EXERCISE GOAL:
Print all the entries verbatim.

[START GIVEN DATA]

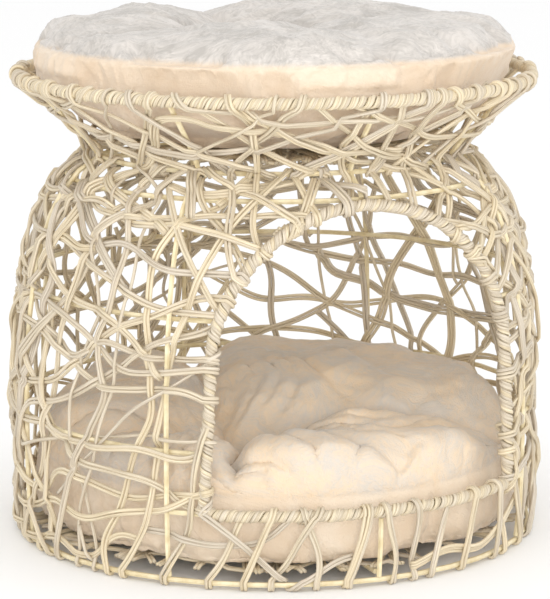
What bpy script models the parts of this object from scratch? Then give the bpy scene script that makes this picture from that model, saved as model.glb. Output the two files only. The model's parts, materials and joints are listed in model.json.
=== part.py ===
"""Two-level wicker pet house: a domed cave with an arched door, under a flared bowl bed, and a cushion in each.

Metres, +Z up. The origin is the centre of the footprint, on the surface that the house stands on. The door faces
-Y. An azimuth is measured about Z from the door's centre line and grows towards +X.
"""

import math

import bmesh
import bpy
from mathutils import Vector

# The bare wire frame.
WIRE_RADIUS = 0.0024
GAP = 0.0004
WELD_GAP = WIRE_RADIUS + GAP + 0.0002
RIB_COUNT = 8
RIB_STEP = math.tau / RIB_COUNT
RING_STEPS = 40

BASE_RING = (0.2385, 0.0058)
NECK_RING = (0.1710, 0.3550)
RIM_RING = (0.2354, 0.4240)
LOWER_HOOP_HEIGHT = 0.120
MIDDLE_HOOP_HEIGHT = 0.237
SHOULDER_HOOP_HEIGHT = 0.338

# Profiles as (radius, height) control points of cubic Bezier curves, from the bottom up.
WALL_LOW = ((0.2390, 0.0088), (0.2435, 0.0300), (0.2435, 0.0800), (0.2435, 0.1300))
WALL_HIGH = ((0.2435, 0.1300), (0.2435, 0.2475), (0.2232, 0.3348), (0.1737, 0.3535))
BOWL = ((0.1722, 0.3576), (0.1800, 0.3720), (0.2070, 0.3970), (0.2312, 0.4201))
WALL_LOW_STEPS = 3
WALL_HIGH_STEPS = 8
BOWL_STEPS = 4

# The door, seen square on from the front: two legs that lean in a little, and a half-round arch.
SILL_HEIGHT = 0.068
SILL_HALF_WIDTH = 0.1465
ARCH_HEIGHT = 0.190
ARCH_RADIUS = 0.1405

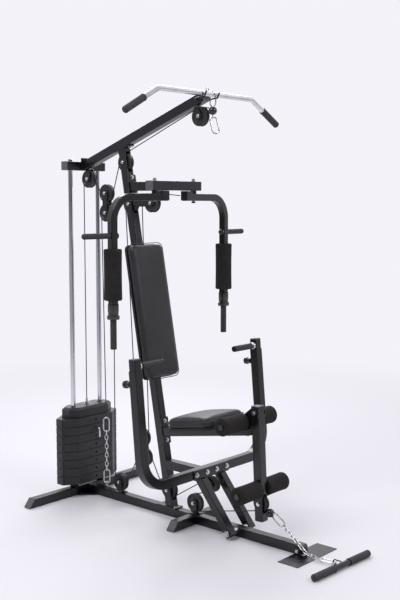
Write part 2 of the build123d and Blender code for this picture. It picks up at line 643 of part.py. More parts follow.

[END GIVEN DATA]

ANSWER TO THIS TASK:
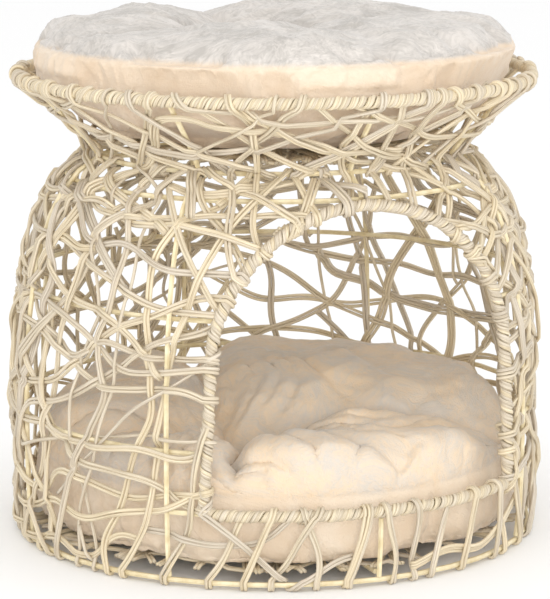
What bpy script models the parts of this object from scratch? Then give the bpy scene script that makes this picture from that model, saved as model.glb. Output the two files only. The model's parts, materials and joints are listed in model.json.
=== part.py ===
"""Two-level wicker pet house: a domed cave with an arched door, under a flared bowl bed, and a cushion in each.

Metres, +Z up. The origin is the centre of the footprint, on the surface that the house stands on. The door faces
-Y. An azimuth is measured about Z from the door's centre line and grows towards +X.
"""

import math

import bmesh
import bpy
from mathutils import Vector

# The bare wire frame.
WIRE_RADIUS = 0.0024
GAP = 0.0004
WELD_GAP = WIRE_RADIUS + GAP + 0.0002
RIB_COUNT = 8
RIB_STEP = math.tau / RIB_COUNT
RING_STEPS = 40

BASE_RING = (0.2385, 0.0058)
NECK_RING = (0.1710, 0.3550)
RIM_RING = (0.2354, 0.4240)
LOWER_HOOP_HEIGHT = 0.120
MIDDLE_HOOP_HEIGHT = 0.237
SHOULDER_HOOP_HEIGHT = 0.338

# Profiles as (radius, height) control points of cubic Bezier curves, from the bottom up.
WALL_LOW = ((0.2390, 0.0088), (0.2435, 0.0300), (0.2435, 0.0800), (0.2435, 0.1300))
WALL_HIGH = ((0.2435, 0.1300), (0.2435, 0.2475), (0.2232, 0.3348), (0.1737, 0.3535))
BOWL = ((0.1722, 0.3576), (0.1800, 0.3720), (0.2070, 0.3970), (0.2312, 0.4201))
WALL_LOW_STEPS = 3
WALL_HIGH_STEPS = 8
BOWL_STEPS = 4

# The door, seen square on from the front: two legs that lean in a little, and a half-round arch.
SILL_HEIGHT = 0.068
SILL_HALF_WIDTH = 0.1465
ARCH_HEIGHT = 0.190
ARCH_RADIUS = 0.1405

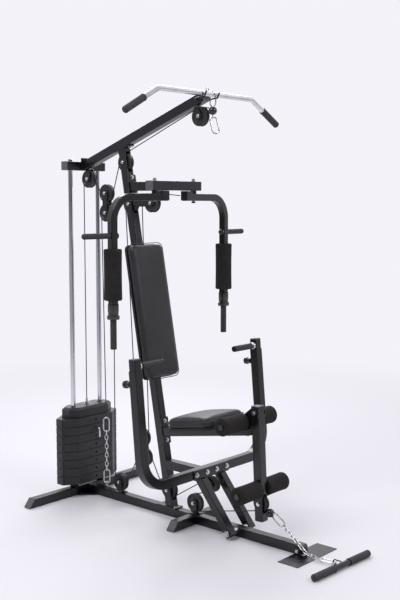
Write part 2 of the build123d and Blender code for this picture. It picks up at line 643 of part.py. More parts follow.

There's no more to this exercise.